See the reason I'm making this thread is because jamman loves to do this, whenever someone says something that upsets him he makes another thread somewhere else on the forum linking back to it, he does it quite often and it's normally to draw more attention to someone who has acted out of turn.

All I asked was how can someone use a chargeback scam, and this is the reply I got.



jamman said:


> Instead of me explaining a charge back scam and prob using words which will confuse you I would suggest you google it


I have no idea why he decided to try to be so belittling and rude. 
 
Now ofcource I didn't take any offence to the remark about me being Scottish meaning I'm more likely to be a criminal, but I'd like to point out that James is the first to condone ANY racist or bigoted comments no matter how much in jest it is.


----------



## rustyintegrale (Oct 1, 2006)

Remember posting this?



brian1978 said:


> stop being a knob


I think you disagreed with what I was saying and I don't recall saying anything unreasonable or provocative.


----------



## brian1978 (Jul 10, 2013)

rustyintegrale said:


> Remember posting this?
> 
> 
> 
> ...


You were digging at me all through the thread. Please do read over it. And it was a joke hence the skeee like small print.


----------



## rustyintegrale (Oct 1, 2006)

brian1978 said:


> rustyintegrale said:
> 
> 
> > Remember posting this?
> ...


Not at all. You really are a sensitive little flower aren't you? Thistle maybe?


----------



## Lollypop86 (Oct 26, 2013)

Two words

Bell

And

End

And another two

Keyboard

And

Warrior

That is all. Let's go and sit on the naughty step together lol

J
Xx


----------



## brian1978 (Jul 10, 2013)

rustyintegrale said:


> brian197[quote="rustyintegrale said:
> 
> 
> > Remember posting this?
> ...





rustyintegrale said:


> brian1978 said:
> 
> 
> > None of the above matters rusty. I cant buy or build a mac for resonable cash that will run the latest games on the highest gfx settings. Thierfor I'm not interested in them.
> ...


I found that a wee bit rude and getting a wee bit personal. Sorry if I jokingly retaliated, no offence was ment.
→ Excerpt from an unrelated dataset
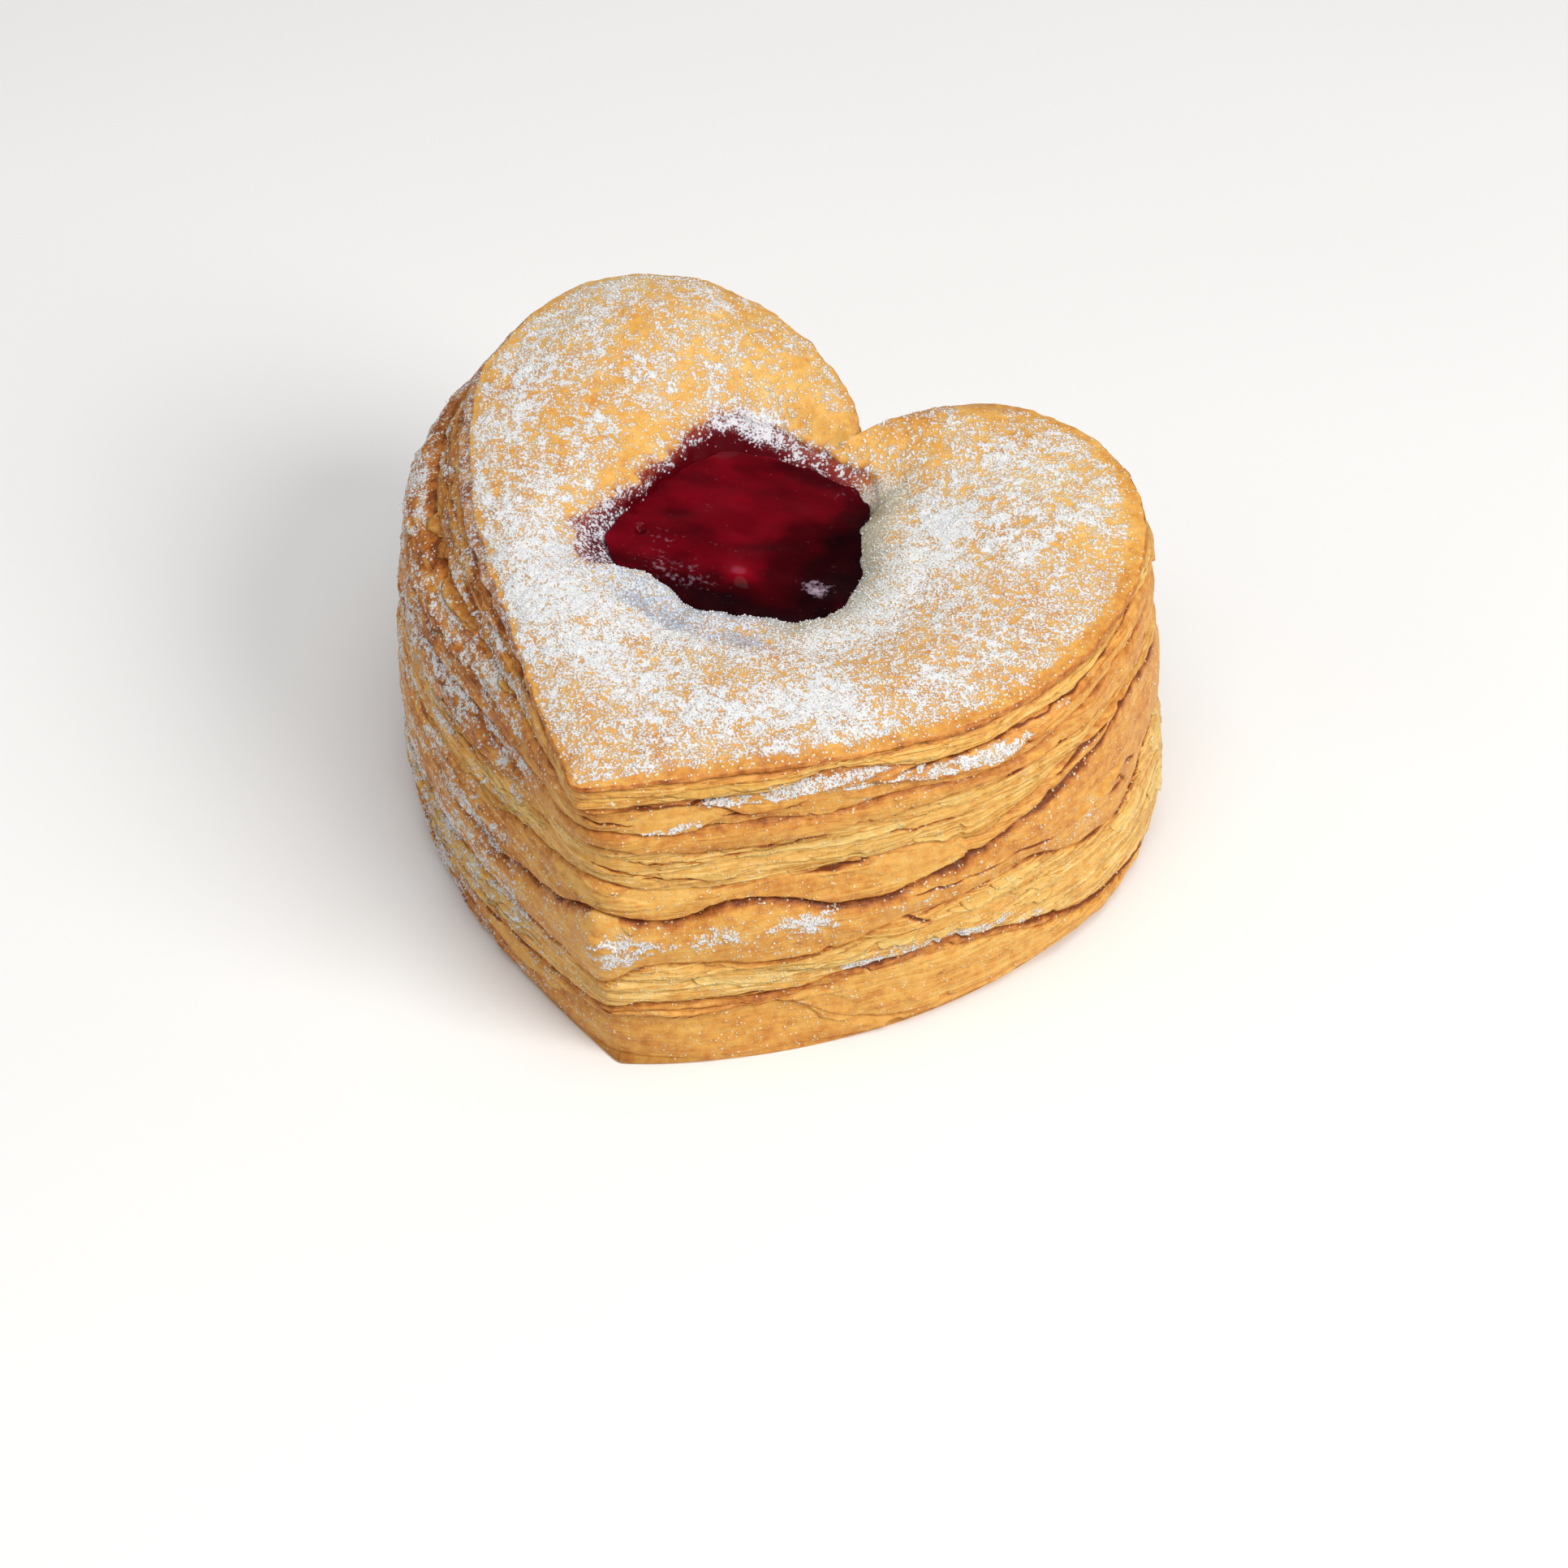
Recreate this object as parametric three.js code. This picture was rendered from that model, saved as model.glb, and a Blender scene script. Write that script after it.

Now jamman attempting to belittle me and basically calling me thick is quite a different thing.

I've no problem with you rusty but ever since I joined this forum from time to time James comes out of the woodwork to have a snidey snipe at me, the last one was uncalled for and very bitchey. The forum has just git rid of one nasty little troll I/we don't need/want another one.


----------



## Tangerine Knight (Jul 25, 2010)

I think Jamman humour is a tad dry,he has been on the forum a long time and in my opinion he has been a positive influence,he has organised numerous events.Now before you say I am one of his fan club then you would be wrong I find his posts both interesting and informative yes he can be a little sarcastic at times (can't we all). There is a foe button that you can use if you can't be doing with him so you can't read his posts hence won't get upset by him or his comments.


----------



## brian1978 (Jul 10, 2013)

blackpoolfc said:


> I think Jamman humour is a tad dry,he has been on the forum a long time and in my opinion he has been a positive influence,he has organised numerous events.Now before you say I am one of his fan club then you would be wrong I find his posts both interesting and informative yes he can be a little sarcastic at times (can't we all). There is a foe button that you can use if you can't be doing with him so you can't read his posts hence won't get upset by him or his comments.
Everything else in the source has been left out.